The next scene, called ‘Telling Sister’ begins with Marge tiptoeing into a darkened room where her sister Annie lies supine.
‘Are you awake, Annie?’ she asks.
‘Is that you, Marge?’ says Annie drowsily. ‘You’re late, aren’t you?’
‘Yes, I am, Annie. It’s nearly one o’clock! Wait till I’m undressed and I’ll tell you something.’
She goes over to look at her reflection in a mirror.
‘Something big happened to me tonight.’
‘Somebody kissed me. And that’s not all! Somebody cuddled me ... and that’s not all ... Annie, I’ve had a proposal.’
‘A marriage proposal. And I’m going to tell Mum and Dad at breakfast.’
On hearing the news, Marge’s mother goes into a daydream. ‘She’s so pretty, she’ll look lovely in white. I always knew she’d marry young. I can’t wait to get down to the shop and tell Mrs Board and Mrs Crumble, Mrs Lark and Mrs Strong (she’s got three daughters and all of them older than Marge and not one of them married). I always knew my girl would make it. Now there’s just Annie. But then, it’s easier when you’ve got the first one off.’
There was film everywhere in those days. People entering through the front door would wade through piles of film. We shot a lot of the film with blind optimism. There was a great deal that was useless, and this lay on the floor in heaps. The dustbins that stood in the hallway, too, became filled with discarded film. Film overflowed from them endlessly.

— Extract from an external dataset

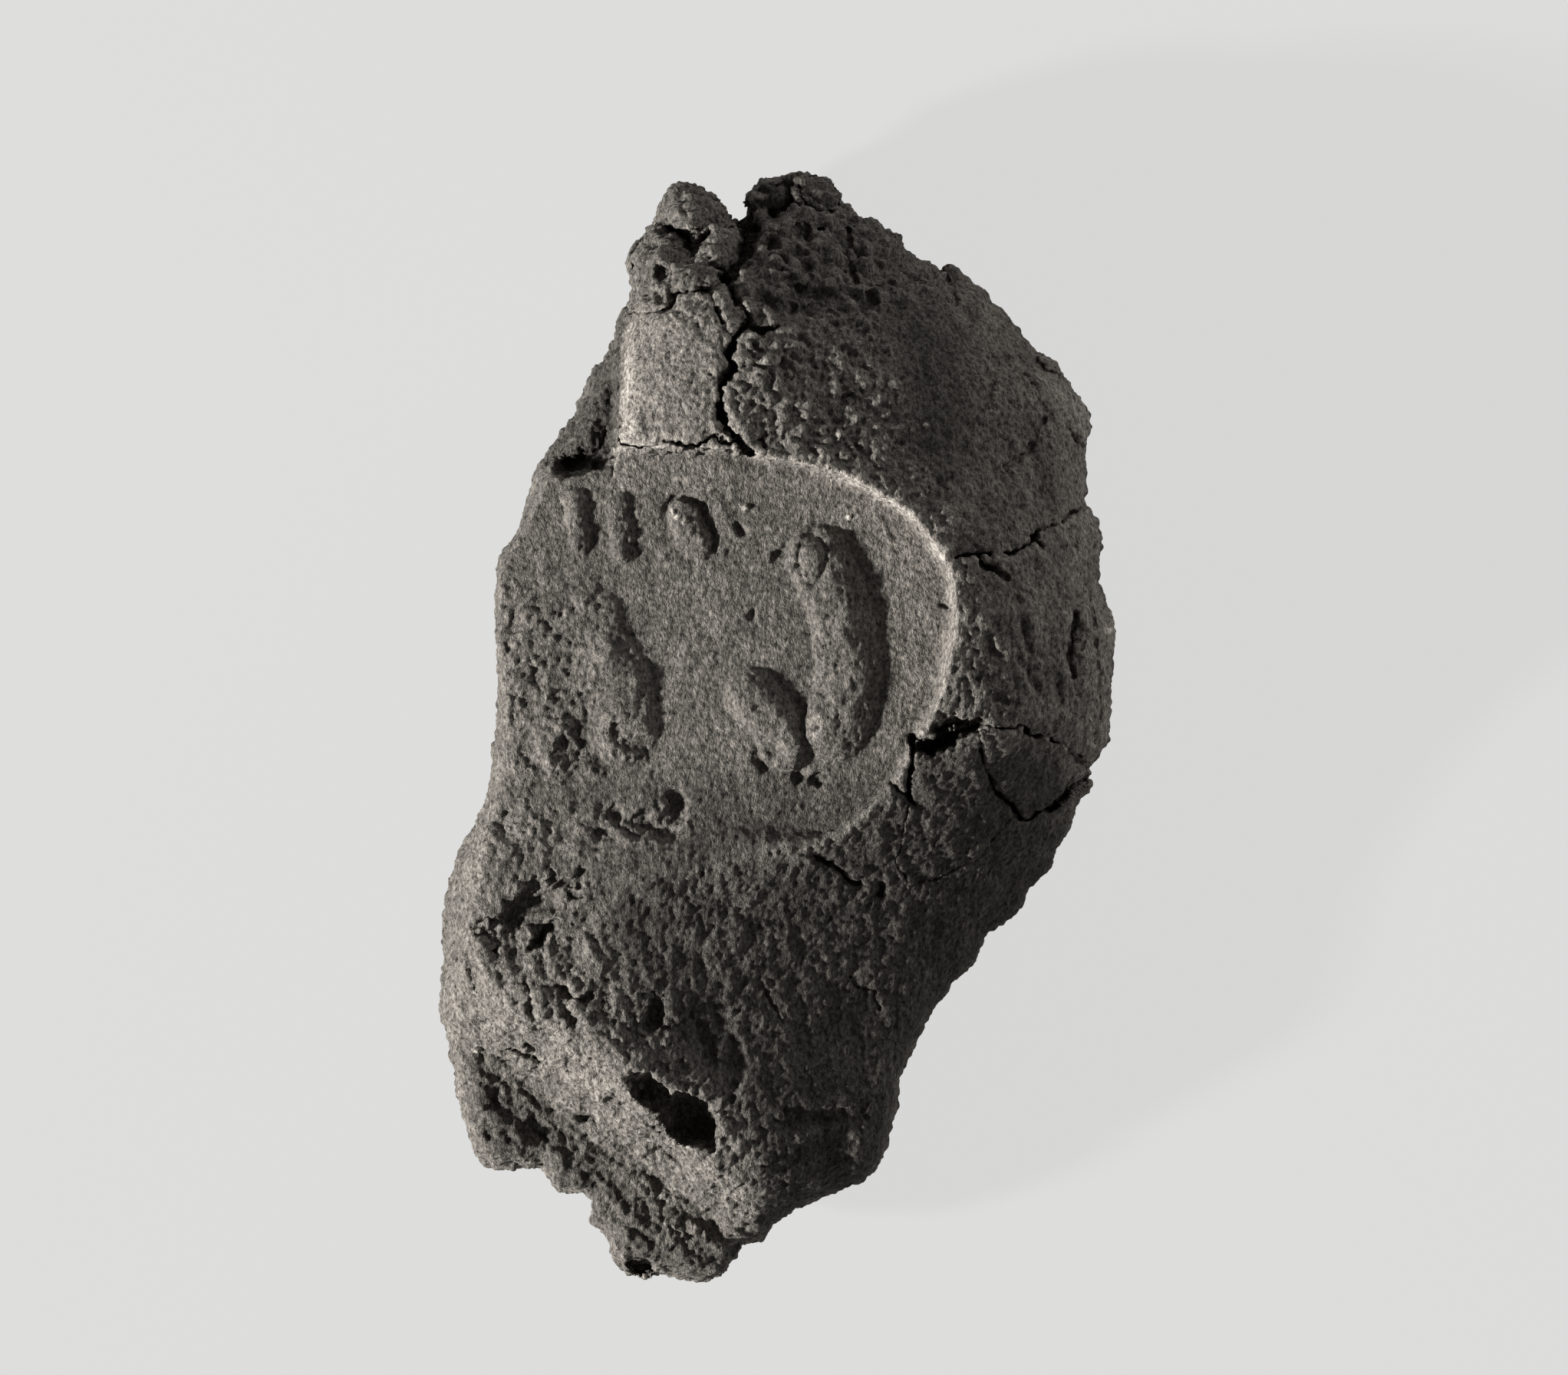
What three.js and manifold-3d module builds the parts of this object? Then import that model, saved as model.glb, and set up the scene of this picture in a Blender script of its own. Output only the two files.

The film lay especially densely around the projector. Before actually projecting a film I would wade through piles of this crinkling mass. It clung onto my legs so that I was afraid that I might fall onto the projector, upsetting it on its spindly stand.
We ate our meals surrounded by film and when we climbed into bed to make love, we would be brushing this same mass of film away from our limbs.